En pocos días se tomaron contactos con otros grupos para garantizar que habría suficientes okupas y se organizó el asalto. Una vez tomada posesión de la “propiedad” se trataba de resistir los intentos de desalojo y para ello era importante generar actividad. Durante las primeras semanas aquello era un frenesí: ruedas de prensa, conferencias, charlas, convocatorias, fiestas, talleres y todo lo que fuera necesario para convertir aquella casa en el centro de un torbellino que fuera continuador de los agitados años anti-OTAN.

Para echar amarras en la casa y evitar su desalojo había que “vivirla” hora tras hora y eso exigía también hacer obras, reparar goteras, cerrar cubiertas, echar suelos, electrificar, … Era una dimensión de la militancia que no se había imaginado, pero también necesaria y gratificante, sobre todo en los momentos de descanso entre los trabajos de mayor esfuerzo físico.

La Casa de la Paz duró años abierta y vio pasar a personas de lo más variopinto. El grupo inicial se mantuvo sólo en parte, pero se fueron incorporando otros pequeños de chicos y chicas mucho más jóvenes, y con actitudes que a ella le recordaban a su hijo. No siempre era fácil saber si en los colectivos predominaba el vínculo militante o el amistoso. Aparecían, se incorporaban a las asambleas, montaban sus movidas y pasados unos meses desaparecían.

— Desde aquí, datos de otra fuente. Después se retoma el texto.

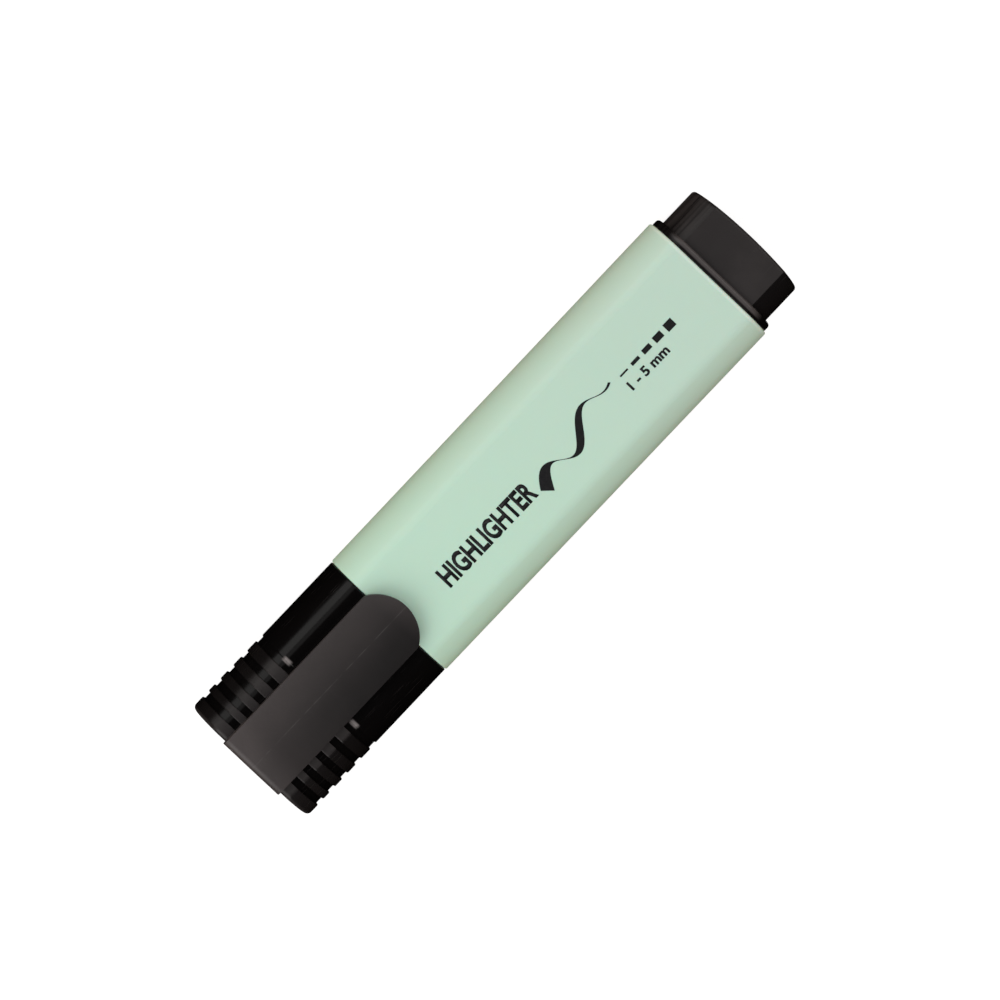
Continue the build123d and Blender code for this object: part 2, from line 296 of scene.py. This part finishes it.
# The sample stroke is a flat ribbon that rises and falls, as wide as the nib where it starts.
clear_selection()
bpy.ops.mesh.primitive_grid_add(x_subdivisions=64, y_subdivisions=2, size=1)
stroke = bpy.context.object
for corner in stroke.data.vertices:
    run = corner.co.x + 0.5
    turns = run * stroke_waves * 2 * math.pi
    breadth = stroke_breadth * (1 - 0.75 * run) * (0.7 + 0.3 * math.cos(turns))
    swing = stroke_swing * (1 - 0.5 * run) * math.sin(turns)
    aside = corner.co.y * breadth
    corner.co = (
        stroke_start - run * stroke_length + aside,
        stroke_low - run * stroke_climb - swing - aside,
        flat_top,
    )
settle(stroke, "print_stroke")
thicken_ink(stroke)
prints.append(stroke)

# Each bar of the scale is as much broader than the last as its line is.
pitch = scale_length / len(scale_widths)
for index, width in enumerate(scale_widths):
    clear_selection()
    middle = scale_start - pitch * (index + 0.4)
    bpy.ops.mesh.primitive_plane_add(size=1, location=(middle, scale_line, flat_top))
    bar = bpy.context.object
    bar.scale = (pitch * bar_share, bar_breadth * width, 1)
    settle(bar, f"print_bar_{width}")
    thicken_ink(bar)
    prints.append(bar)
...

Entre aquel ir y venir de personas algunas permanecían todo el tiempo. Ella no olvidará nunca a aquel muchacho reservado y poco hablador que observaba todo sin interferir en nada, siempre dispuesto a ayudar, siempre preocupado de alimentar a los gatos que se concentraban por allí, solitario y triste, que parecía haber encontrado en la casa su razón de vivir y que le preocupaba porque no conseguía imaginar a qué iba a dedicar su vida cuando la ocupación terminara. Ha pasado el tiempo y cuando piensa qué habrá sido de él aún la golpea el desasosiego.

La experiencia terminó y en Sagasta 52 un Centro de Salud ocupa su espacio y oculta su recuerdo.